The kidnapping of more than 200 schoolgirls in Borno State in April was part of an escalating pattern of violence in the northeast of the country, where a state of emergency has been in place since May 2013.

The finance ministry has warned that disruptions to business in the northeast, where Boko Haram has its bases of operation, will shave 0.5% off growth this year. The problems in the north could exacerbate the negative economic consequences of Nigeria’s election cycle.

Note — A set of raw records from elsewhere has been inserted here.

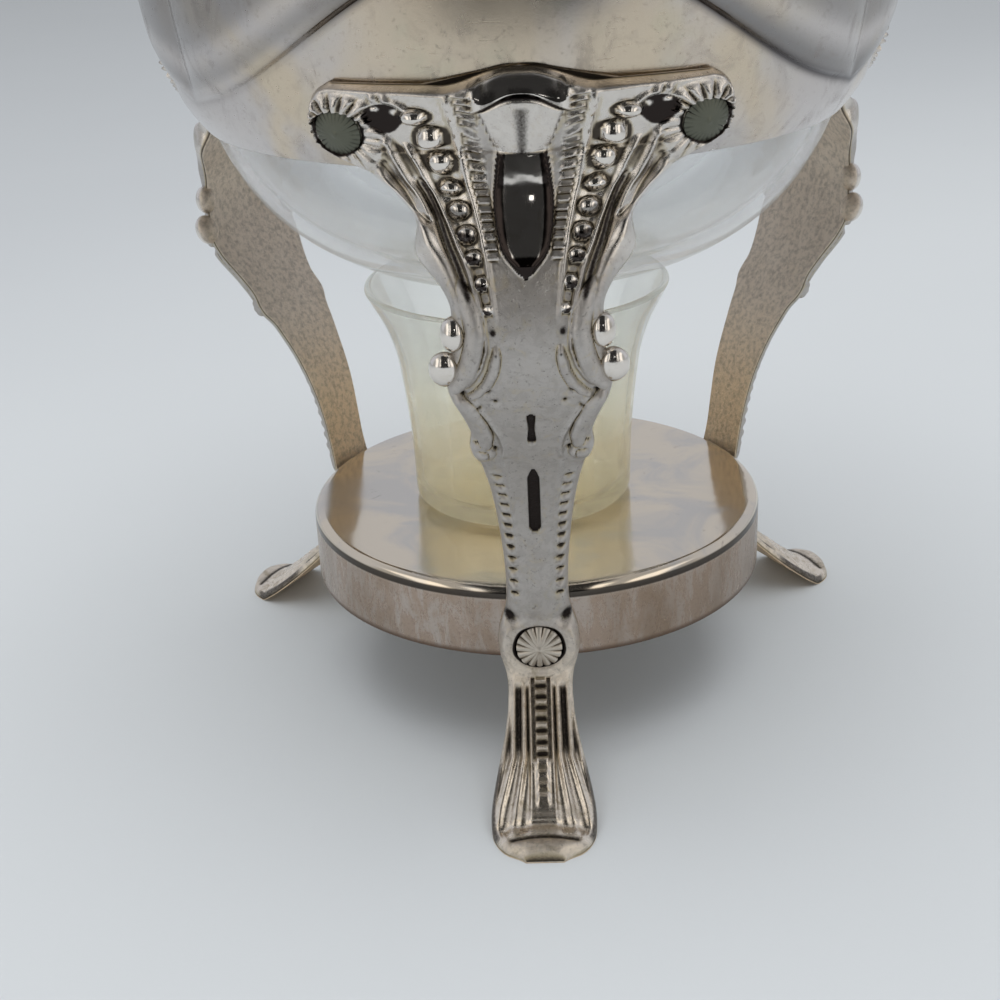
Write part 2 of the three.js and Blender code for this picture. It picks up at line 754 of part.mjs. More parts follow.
const footShares = [
  [0.92, 0.04, 0.355],
  [0.738, 0.125, 0.345],
  [0.554, 0.256, 0.38],
  [0.358, 0.412, 0.46],
  [0.185, 0.568, 0.53],
  [0.06, 0.7, 0.56],
  [0, 0.784, 0.555],
  [0, 0.9, 0.53],
  [0, 1, 0.43],
];

// Heights of the stations on the collar, highest first: its own levels above the curl of its lower edge,
// and one midway between each two
const curlShare = 0.1;
function seatHeights() {
  const levels = collarShares.filter(([level]) => level > curlShare);
  const corners = levels.map(([level]) => collarBottomHeight + collarDepth * level);
  while (corners.at(-1) >= legTopHeight) corners.pop();
  corners.push(legTopHeight);
  return corners.flatMap((height, i) => (i ? [(corners[i - 1] + height) / 2, height] : [height])).reverse();
}

function legStations() {
  const skirtBottom = plateTopHeight - skirtDepth;
  const stations = [];
  const add = (reach, half, height) => stations.push(new THREE.Vector3(reach, half * legHalfWidth, height));
  for (const height of seatHeights()) {
    const half = readShares(seatHalfShares, (height - collarBottomHeight) / legSeatDepth);
    add(collarRadiusAt(height) + seatGap, half, height);
  }
  for (const [up, out, half] of upperShares)
    add(lerp(collarMouthRadius, kneeReach, out), half, lerp(plateTopHeight, collarBottomHeight, up));
  for (const [up, out, half] of kneeShares)
    add(lerp(plateRadius, kneeReach, out), half, lerp(plateTopHeight, collarBottomHeight, up));
  for (const [down, half] of skirtSeatShares)
    add(plateRadius + seatGap, half, lerp(plateTopHeight, skirtBottom, down));
  for (const [up, out, half] of footShares) add(lerp(plateRadius, toeReach, out), half, skirtBottom * up);
  return stations;
}

const legCurve = new THREE.CatmullRomCurve3(legStations(), false, "centripetal");
const legRows = legStations().length - 1;

// A row of the leg: reach and height of the back face, the direction its depth is measured in, and half-width
function legRowAt(share) {
  const point = legCurve.getPoint(share);
  const tangent = legCurve.getTangent(share);
  const normal = new THREE.Vector2(-tangent.z, tangent.x).normalize();
  const height = Math.max(point.z, 0);
  const onFloor = clamp(height / legEdgeDepth, 0, 1);
  normal.set(normal.x * onFloor, normal.y).normalize();
  const fromEar = (height - earHeight) / earRadius;
  const ear = Math.abs(fromEar) < 1 ? earHalfSpan + earRadius * Math.sqrt(1 - fromEar * fromEar) : 0;
  return { reach: point.x, height, half: Math.max(point.y, ear), normal };
}

// How closely the leg is bent round the collar: fully at the collar, hardly at all below the knee
const flatHeightShare = 0.6; // of the way from the plate to the collar
const leastBend = 0.02;
function legBendAt(height) {
  const flat = lerp(plateTopHeight, collarBottomHeight, flatHeightShare);
  return clamp((height - flat) / (collarBottomHeight - flat), leastBend, 1);
}

// A point of the leg, out to one side of its middle and at a depth in front of its back face
function legPoint(row, out, depth) {
  const bendRadius = row.reach / legBendAt(row.height);
  const angle = out / bendRadius;
  const level = depth * row.normal.x;
  const reach = row.reach - bendRadius + (bendRadius + level) * Math.cos(angle);
  const fade = clamp((row.height - legTopHeight) / topWaveReach + 1, 0, 1);
  const wave = (topWaveDepth / 2) * (1 - Math.cos((turn * out) / (earHalfSpan - topWaveDepth / 2)));
  const droop = (earDroop * Math.abs(out)) / earHalfSpan;
  const height = row.height + depth * row.normal.y - fade * (wave + droop);
  return new THREE.Vector3((bendRadius + level) * Math.sin(angle), -reach, height);
}

// Depth of the front face: thin edges, a crowned middle, the long spoon at the top and the flutes of the foot
const crownSquareness = 2;
function legDepthAt(row, side, column) {
  const out = side * row.half;
  let depth = legEdgeDepth + legCrownDepth * (1 - Math.abs(side) ** crownSquareness);
  const down = (spoonTopHeight - row.height) / (spoonTopHeight - spoonTipHeight);
  const spoonHalf = spoonHalfWidth * Math.sqrt(clamp(1 - down, 0, 1));
  if (Math.abs(out) < spoonHalf) depth += spoonDepth * Math.sqrt(1 - (out / spoonHalf) ** 2);
  const foot = clamp(1 - row.height / (bossHeight - bossRadius), 0, 1);
  depth += column % 2 ? -fluteDepth * Math.sqrt(foot) : 0;
  return depth;
}

const legColumnShares = [-1, -0.76, -0.52, -0.28, 0, 0.28, 0.52, 0.76, 1];
function legBodySolid() {
  const rings = [];
  for (let i = 0; i <= legRows; i++) {
    const row = legRowAt(i / legRows);
    const front = legColumnShares.map((side, k) => legPoint(row, side * row.half, legDepthAt(row, side, k)));
    const back = legColumnShares.map((side) => legPoint(row, side * row.half, 0));
    rings.push([...front, ...back.reverse()]);
  }
  return solidOf(skin(rings, false));
}

// The row of the leg nearest to a height, searched from the top down to the plate
function legRowNear(height) {
  let best = legRowAt(0);
  for (let i = 1; i <= legRows * 4; i++) {
    const row = legRowAt(i / (legRows * 4));
    if (Math.abs(row.height - height) < Math.abs(best.height - height)) best = row;
  }
  return best;
}

function scrollBall({ drop, overhang, radius }, side) {
  const ball = new THREE.SphereGeometry(radius, sphereFacets, 4);
  const row = legRowNear(collarBottomHeight - drop);
  const centre = legPoint(row, side * (row.half + overhang), legEdgeDepth);
  return solidOf(ball.translate(centre.x, centre.y, centre.z));
}

function legGeometry() {
  let solid = legBodySolid();
  for (const side of [-1, 1])
    for (const scroll of [upperScroll, lowerScroll, curlScroll]) solid = solid.add(scrollBall(scroll, side));
  const plateAxis = plateRivetAxis();
  solid = solid.add(axisCutter(plateAxis, bossRadius, 0, bossDepth));
  const recessFloor = bossDepth - recessDepth;
  solid = solid.subtract(axisCutter(plateAxis, recessRadius, recessFloor, bossDepth + cutOverrun));
  solid = solid.subtract(rivetHole(plateAxis, bossDepth));
  for (const side of [-1, 1]) {
    const axis = earRivetAxis(side);
    const face = legEdgeDepth;
    solid = solid.subtract(axisCutter(axis, recessRadius, face, face + cutOverrun));
    solid = solid.subtract(rivetHole(axis, face));
  }
  return geometryOf(solid);
}

// Rosette rivet along its axis: domed head on the face of the leg, shank, and tail inside the sheet behind it
function rosetteGeometry({ place, direction }, face, wall) {
  const seat = face + seatGap;
  const tailTop = -wall - 3 * seatGap;
  const tail = tailTop - rivetTailThickness;
  const crown = seat + rosetteDome;
  const loop = [
    [0, tail],
    [rivetTailRadius, tail],
    [rivetTailRadius, tailTop],
    [rivetShankRadius, tailTop],
    [rivetShankRadius, seat],
    [rosetteRadius, seat],
    [rosetteRadius, seat + rosetteBrim],
    [lerp(0, rosetteRadius, 0.7), lerp(seat + rosetteBrim, crown, 0.7)],
    [0, crown],
  ];
  return revolve(loop, rivetFacets).applyMatrix4(along(place, direction));
}

// The stand

const legNames = ["front", "back_right", "back_left"];

function stand() {
  const group = new THREE.Group();
  group.add(piece("base_plate", plateGeometry(), silver));
  group.add(piece("collar", collarGeometry(), silver));
  group.add(piece("collar_rim_wire", rimWireGeometry(), silver));
  const leg = legGeometry();
  legAngles.forEach((angle, i) => {
    const assembly = new THREE.Group();
    assembly.rotation.z = angle;
    assembly.add(piece(`leg_${legNames[i]}`, leg, castSilver));
    const plateRosette = rosetteGeometry(plateRivetAxis(), bossDepth - recessDepth, plateWall);
    assembly.add(piece(`plate_rosette_${legNames[i]}`, plateRosette, castSilver));
    for (const [side, name] of [[-1, "left"], [1, "right"]]) {
      const ear = rosetteGeometry(earRivetAxis(side), legEdgeDepth, collarWall);
      assembly.add(piece(`ear_rosette_${legNames[i]}_${name}`, ear, agedSilver));
    }
    group.add(assembly);
  });
  return group;
}

function carafe() {
  const group = new THREE.Group();
  group.add(piece("carafe_glass", globeGeometry(), glass));
  group.add(piece("neck_mount", ringSkin(mountLoopAt, mountFacets), silver));
  group.add(piece("hinge_bracket", hingeBracketGeometry(), silver));
  group.add(piece("hinge_pin", hingePinGeometry(), castSilver));
  group.add(piece("handle_socket_upper", socketGeometry(upperSocket), silver));
  group.add(piece("handle_socket_lower", socketGeometry(lowerSocket), silver));
  group.add(piece("insulator_upper", washerGeometry(upperSocket), nylon));
  group.add(piece("insulator_lower", washerGeometry(lowerSocket), nylon));
  group.add(piece("handle", handleGeometry(), castSilver));
  group.add(piece("lid", lidGeometry(), silver));
  group.add(piece("finial", finialGeometry(), castSilver));
  group.add(piece("finial_nut", finialNutGeometry(), castSilver));
  return group;
}

const root = new THREE.Group();
root.add(stand());
root.add(piece("votive_cup", cupGeometry(), cupGlass));
root.add(carafe());

// Stand the assembly on z = 0 with the middle of its footprint at the origin
const bounds = new THREE.Box3().setFromObject(root);
const footprint = bounds.getCenter(new THREE.Vector3());
root.position.set(-footprint.x, -footprint.y, -bounds.min.z);

const model = new THREE.Group();
model.add(root);

export default model;
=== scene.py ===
# Coffee carafe standing in the collar of a three-legged plated warming stand, over a glass candle cup.
# Shapes are worked out in millimetres about the stand's own upright axis, with the front leg towards -Y.
import bpy
import bmesh
import numpy as np
from mathutils import Matrix, Vector


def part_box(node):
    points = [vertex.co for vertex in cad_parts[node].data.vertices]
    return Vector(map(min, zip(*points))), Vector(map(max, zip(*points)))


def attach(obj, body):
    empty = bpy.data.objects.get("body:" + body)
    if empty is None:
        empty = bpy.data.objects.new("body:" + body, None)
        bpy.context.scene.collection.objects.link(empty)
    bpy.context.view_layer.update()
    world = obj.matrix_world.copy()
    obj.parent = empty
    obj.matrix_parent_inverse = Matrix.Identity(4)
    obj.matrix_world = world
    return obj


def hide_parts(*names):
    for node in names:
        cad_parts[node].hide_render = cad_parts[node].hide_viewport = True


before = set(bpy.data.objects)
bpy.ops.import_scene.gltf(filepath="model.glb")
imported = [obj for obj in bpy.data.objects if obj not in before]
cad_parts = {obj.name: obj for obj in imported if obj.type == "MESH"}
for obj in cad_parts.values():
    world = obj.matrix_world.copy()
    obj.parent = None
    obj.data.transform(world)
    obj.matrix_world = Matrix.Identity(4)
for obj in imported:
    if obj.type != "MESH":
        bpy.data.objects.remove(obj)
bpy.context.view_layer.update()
plateLow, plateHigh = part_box("base_plate")
axisPlace = np.array([(plateLow.x + plateHigh.x) / 2, (plateLow.y + plateHigh.y) / 2, 0.0])
print("frame loaded, stand axis at", axisPlace.round(5))


# Small helpers for numbers

def lerp(a, b, t):
    # The share t of the way from a to b
    return a + (b - a) * t


def ease(x, low, high):
    # 0 below low, 1 above high, and a smooth cubic between
    t = np.clip((x - low) / (high - low), 0, 1)
    return t * t * (3 - 2 * t)


def fall(x, low, high):
    # 1 below low and 0 above high, the same cubic turned over
    return 1 - ease(x, low, high)


def band(x, low, lowEnd, high, highEnd):
    # Rises to 1 between the first two places and falls to 0 between the last two
    return ease(x, low, lowEnd) * fall(x, high, highEnd)


def hump(x, width):
    # A bell curve, 1 at x = 0 and falling to 1/e at the width
    return np.exp(-((x / width) ** 2))


def ripple(x, period):
    # A cosine between 0 and 1, 1 at x = 0
    return 0.5 + 0.5 * np.cos(2 * np.pi * x / period)


def cap(distance, radius, height):
    # A ball's cap: an ellipse of the given radius and height, nothing outside it
    return height * np.sqrt(np.clip(1 - (distance / radius) ** 2, 0, 1))


def arc(share):
    # Quarter circle: steep at 0, level at 1
    return np.sqrt(1 - (1 - np.clip(share, 0, 1)) ** 2)


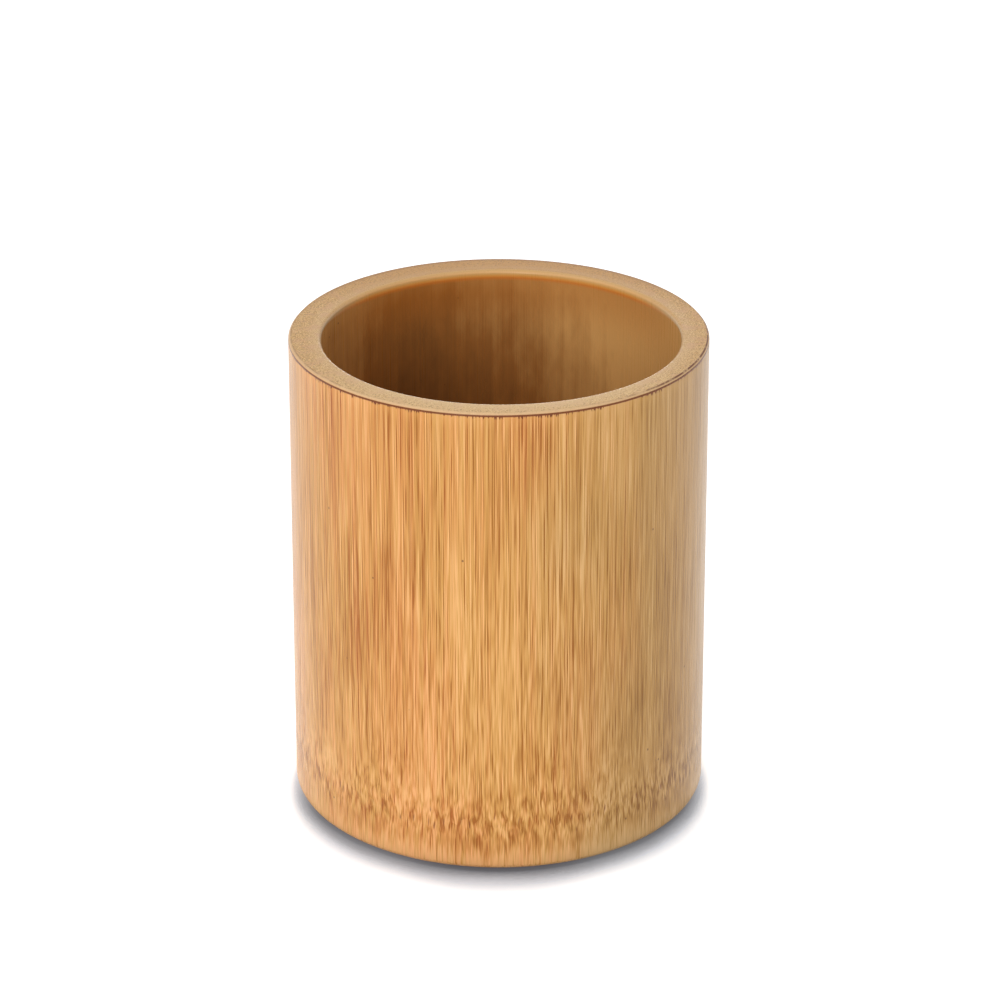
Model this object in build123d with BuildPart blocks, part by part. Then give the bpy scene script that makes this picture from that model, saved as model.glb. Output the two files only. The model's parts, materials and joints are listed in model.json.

“Every time Nigeria has an election inflation goes up but I think this time it’s a little bit worse because it’s married with the Boko Haram conflict,” says Anna Rosenberg, associate practice leader for sub-Saharan Africa at Frontier Strategy Group in London. “Now it’s harvesting season and most agricultural production is taking place in the north and in the centre. The Boko Haram crisis is increasing prices for foodstuffs across the country.”

Migration from the northern states to the south is also on the rise, straining infrastructure and driving up prices for basic goods in urban centres. This flow of people speaks to a more persistent problem which will dog successive Nigerian governments— the huge economic inequalities between north and south that created the conditions for Boko Haram’s rise.

“That’s the big problem here: the violence has escalated because of the huge poverty,” Rosenberg says. “The south is doing so well and 70% are living beneath the poverty line in the north. I think it started as economic grievances and now it’s mingled with political interests as well, and the government needs to address that.”